Да и что ему были какие-то там жертвы, если он был уверен в том, что рано или поздно справится с итальянцами и с новым триумфом вернется в ждавший от него теперь только побед Стамбул.
И чего стоило сдержать Энвера Кемалю, знал только он сам.
Да, он жаждал славы не меньше Энвера, но, в отличие от него, был прекрасно образован и не мог бросать на алтарь энверовских амбиций ни в чем не повинных людей.
Отчаявшись хоть как-то сдержать Энвера, он стал настолько умело корректировать его приказы, что они принимали совершенно другой вид.
Энверу подобное поведение не понравилось, и после очередной стычки Кемаль в отчаянии заявил Рауфу:
– Если Энвер будет разрушать все, что я делаю, и углублять раскол, я буду вынужден вернуться в Стамбул!
Энвер продолжал, и уже очень скоро непримиримые противники не могли спокойно видеть друг друга, несколько раз они договаривались до того, что были готовы застрелить друг друга, и только неимоверным усилием воли сдерживали себя от этого рокового шага.
Накричавшись до хрипоты и так и не достигнув соглашения, они расходились в разные стороны, но уже на следующий день все начиналось сначала.
Справедливости ради надо заметить и то, что сам Кемаль тоже бывал далеко не всегда прав и нередко стоял на своем из-за жившего в нем духа противоречия.
Не заладились отношения у Кемаля и с близким к Энверу Али Четинкайя, по кличке Лысый Али, который поражал своей отчаянной дерзостью даже своего хозяина.
И все же, помимо личной неприязни, расхождения между Кемалем и Энвером имели куда более глубокие причины.

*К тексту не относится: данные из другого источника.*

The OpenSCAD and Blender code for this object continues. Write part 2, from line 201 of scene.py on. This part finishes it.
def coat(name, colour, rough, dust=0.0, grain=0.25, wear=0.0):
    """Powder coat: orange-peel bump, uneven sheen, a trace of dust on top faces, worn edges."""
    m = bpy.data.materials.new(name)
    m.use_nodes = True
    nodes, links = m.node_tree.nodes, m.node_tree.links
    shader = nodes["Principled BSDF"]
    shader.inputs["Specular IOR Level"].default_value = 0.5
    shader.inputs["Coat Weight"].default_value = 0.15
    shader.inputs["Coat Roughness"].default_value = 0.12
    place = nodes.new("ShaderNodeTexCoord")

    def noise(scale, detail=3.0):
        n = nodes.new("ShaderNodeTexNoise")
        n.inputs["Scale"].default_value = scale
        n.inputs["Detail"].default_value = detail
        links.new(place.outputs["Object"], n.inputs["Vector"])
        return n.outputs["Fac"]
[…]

Являясь одним из руководителей стоящей у власти партии, Энвер был обязан во что бы то ни стало продемонстрировать ее твердую решимость сохранить целостность империи.

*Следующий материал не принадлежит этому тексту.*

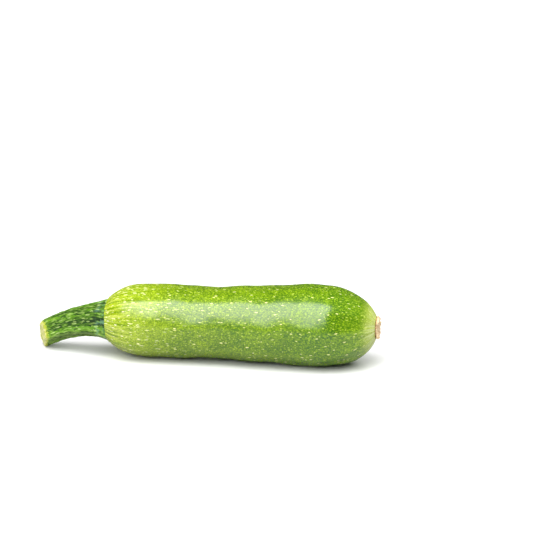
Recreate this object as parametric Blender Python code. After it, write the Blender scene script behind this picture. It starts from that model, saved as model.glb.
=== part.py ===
"""A light green zucchini, whole and as picked, lying on its side with its cut stem to the left.

Metres, +Z up. The fruit lies along +X with the blossom end at +X, and rests on z = 0. The origin is
under the middle of the whole zucchini. Each piece is a stack of rings round a line, and every ring is
worked out from the lengths, radii and ridges named here.
"""

import math

import bmesh
import bpy
from mathutils import Vector

# Fruit: lengths along its axis are counted from the tip of its stem end
FRUIT_LENGTH = 0.1540
SHOULDER = (0.0305, 0.0206)
WAIST = (0.0578, 0.0199)
BULGE = (0.1198, 0.0225)
STEM_END_LENGTH = 0.0305
STEM_END_POWERS = (2.35, 2.75)
BLOSSOM_END_LENGTH = 0.0328
BLOSSOM_END_POWERS = (2.2, 1.95)
LEAN = [(0.004, -0.008), (0.050, 0.0), (0.127, 0.0), (0.1445, 0.060), (0.151, 0.085)]
REST_FLAT_DEPTH = 0.0006

# Slant of the stem end: the slopes by which it turns and dips, and their share along the fruit
END_TURN = math.tan(math.radians(3.0))
END_DIP = math.tan(math.radians(3.6))
END_SLANT_SHARE = [(0.004, 1.0), (0.030, 0.0)]

# Ribs of the fruit: shares of its radius, and the first rib's angle from the top towards -Y
RIB_COUNT = 5
FIRST_RIB = math.radians(50)
RIB_HEIGHT = [(0.0, 0.030), (0.019, 0.020), (0.049, 0.012), (0.119, 0.011), (0.149, 0.020)]
BETWEEN_RIB_HEIGHT = [(0.0, 0.004), (0.029, 0.006), (0.119, 0.006), (0.149, 0.012)]
WAVE_HEIGHT = 0.00022
WAVE_LENGTH = 0.034

# Stem: it arches down until its tip almost touches what the fruit lies on
# Just off the fruit its foot swells into a lobe underneath: shares of the length, and of the radius
STEM_REACH = 0.0373
STEM_DROP = 0.0119
STEM_SWERVE = 0.0042
STEM_RADIUS = 0.0065
STEM_FLARE = 0.0050
STEM_FLARE_LENGTH = 0.0150
STEM_FOOT_LEAN = 0.03
STEM_LOBE = [(0.02, 0.0), (0.085, 0.15), (0.36, 0.0)]
STEM_RIDGE_HEIGHT = [(0.0, 0.050), (0.10, 0.090), (0.35, 0.105), (1.0, 0.100)]
STEM_FINE_RIDGE_HEIGHT = [(0.0, 0.010), (0.25, 0.034), (1.0, 0.028)]
STEM_SLANT_SHARE = [(0.08, 1.0), (0.50, 0.0)]
STEM_TWIST = math.radians(-12)

# Cut: oblique, with a bevelled edge and a low middle. Its rings are shares of the radius, and how deep
CUT_TURN = math.radians(28)
CUT_TILT = math.radians(7)
CUT_BEVEL = 0.0028
CUT_BEVEL_RADIUS = 0.95
CUT_DISH_DEPTH = 0.0005
CUT_RINGS = [(0.84, 0.0), (0.58, CUT_DISH_DEPTH), (0.30, CUT_DISH_DEPTH)]

# Seat of the stem in the fruit, and of the blossom scar in the other end
SEAT_GAP = 0.0003
SOCKET_START = 0.0040
SOCKET_DEPTH = 0.0015
SOCKET_CORNER = 0.0004
SOCKET_RIM_RISE = 0.0009
DISH_START = 0.00115
DISH_RADIUS = 0.0057
DISH_DEPTH = 0.0011
DISH_LIP = 1.08

# Blossom scar: a dry disc. Its rags are waves round its edge: how many, how high and their phase.
# Its rings go from a narrow back by a torn edge to a face with a low middle: how far past the
# fruit's end, the share of the radius, and the share of the rags
SCAR_RADIUS = 0.0059
SCAR_RAGS = [(3, 0.030, 0.4), (5, 0.022, 1.9), (8, 0.020, 0.9), (13, 0.014, 2.6)]
SCAR_RINGS = [
    (-0.0019, 0.42, 0.0),
    (-0.0019, 0.84, 1.0),
    (-0.0011, 0.94, 1.0),
    (-0.0003, 1.00, 1.3),
    (0.0003, 0.99, 1.3),
    (0.0006, 0.90, 1.0),
    (0.0003, 0.70, 0.5),
    (0.0001, 0.35, 0.0),
]

# Mesh density
FRUIT_SIDES = 60
FRUIT_RINGS = 54
STEM_SIDES = 60
STEM_RINGS = 22
STEM_RING_CROWDING = 1.15
SCAR_SIDES = 40
SHARP_ANGLE = math.radians(50)

# Finishes: linear colour, roughness
FRUIT_FINISH = ((0.33, 0.52, 0.06, 1), 0.32)
STEM_FINISH = ((0.13, 0.27, 0.035, 1), 0.5)
SCAR_FINISH = ((0.76, 0.58, 0.33, 1), 0.8)


def eased(stations, place):
    """The value at a place between (place, value) stations, level at each of them."""
    if place <= stations[0][0]:
        return stations[0][1]
    for (low, first), (high, second) in zip(stations, stations[1:]):
        if place <= high:
            share = (place - low) / (high - low)
            return first + (second - first) * share * share * (3 - 2 * share)
    return stations[-1][1]


def rounded_end(distance, length, powers):
    """The share of the full radius that a rounded end has, at a distance from its tip."""
    if distance >= length:
        return 1.0
    return (1 - (1 - distance / length) ** powers[0]) ** (1 / powers[1])


def axis_height(along):
    """The fruit's axis stands on the shoulder and on the bulge, which both sink in by the flat's depth."""
    slope = (BULGE[1] - SHOULDER[1]) / (BULGE[0] - SHOULDER[0])
    return SHOULDER[1] + slope * (along - SHOULDER[0]) - REST_FLAT_DEPTH


def slanted(spoke, share):
    """A spoke of the stem end, which faces a little to the back and down, so its front and top stand out."""
    return spoke + Vector((share * (END_TURN * spoke.y - END_DIP * spoke.z), 0, 0))


def round_point(along, radius, angle):
    """A point of the fruit, its angle counted from the top towards -Y."""
    spoke = Vector((0, -radius * math.sin(angle), radius * math.cos(angle)))
    middle = Vector((along, 0, axis_height(along)))
    return middle + slanted(spoke, eased(END_SLANT_SHARE, along))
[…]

И в то же время рядовой член движения Кемаль решал в общем-то свои личные задачи.
В своем желании сделать карьеру в Ливии он был не одинок, и в этой самой горячей точке на огромной карте империи собралось достаточно честолюбивых офицеров.
И хотя сам Кемаль сразу же понял всю обреченность затеянной Энвером кампании, тем не менее он был преисполнен желания утвердиться в армии и с гордостью писал друзьям о поставленной ему и его товарищам благородной задаче восстановления прежних границ империи!

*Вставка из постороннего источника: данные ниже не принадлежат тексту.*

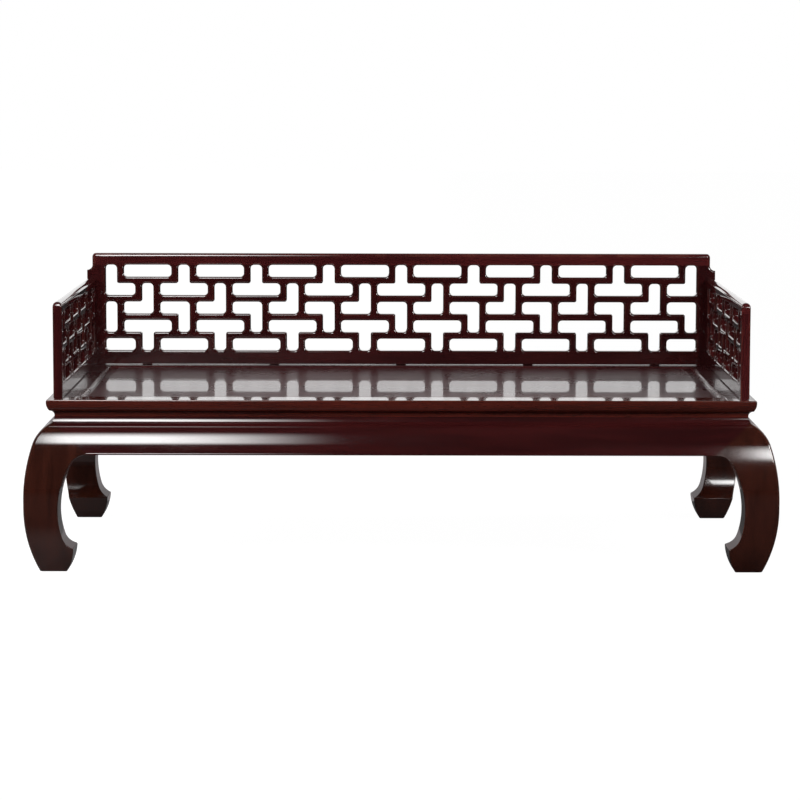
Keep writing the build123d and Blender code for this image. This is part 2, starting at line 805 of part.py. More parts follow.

Большую часть времени Кемаль проводил в выстроенном Энвером лагере в Айн-Мансуре, где тот создал военную базу, на которой османские офицеры обучали военному делу арабов – свою главную ударную силу в войне с Италией.
Османские гарнизоны были слишком малочисленны, и основными поставщиками военной силы стали местные племена сансуси.
В конце января итальянцы в очередной раз попытались прорвать турецкую оборону и продвинуться в глубь страны, и Кемаль снова показал, как надо руководить боевыми операциями.
Проведенная им жестокая контратака надолго отбила у итальянцев охоту к подобным экспериментам.
Правда, для самого Кемаля этот бой кончился весьма печально: он получил инфекцию в глаз и на несколько дней перестал им видеть.
Почти месяц пролежал он в госпитале лагеря, но полностью вылечиться так и не успел.
В начале марта итальянцы снова пошли в наступление, и Кемаль в течение нескольких суток сдерживал их отчаянные атаки.
После чего вернулся в госпиталь в настолько серьезном состоянии, что врачи сняли с себя всю ответственность и настоятельно советовали ему как можно быстрее ехать на лечение в Египет.
Выйдя из госпиталя, Кемаль пошел на повышение и теперь имел в своем распоряжении восемь османских офицеров, 160 солдат и добровольцев и 8 тысяч арабов.
Эти воины находились как бы в двойном подчинении: ими, что было вполне естественно, командовали шейхи и османские офицеры.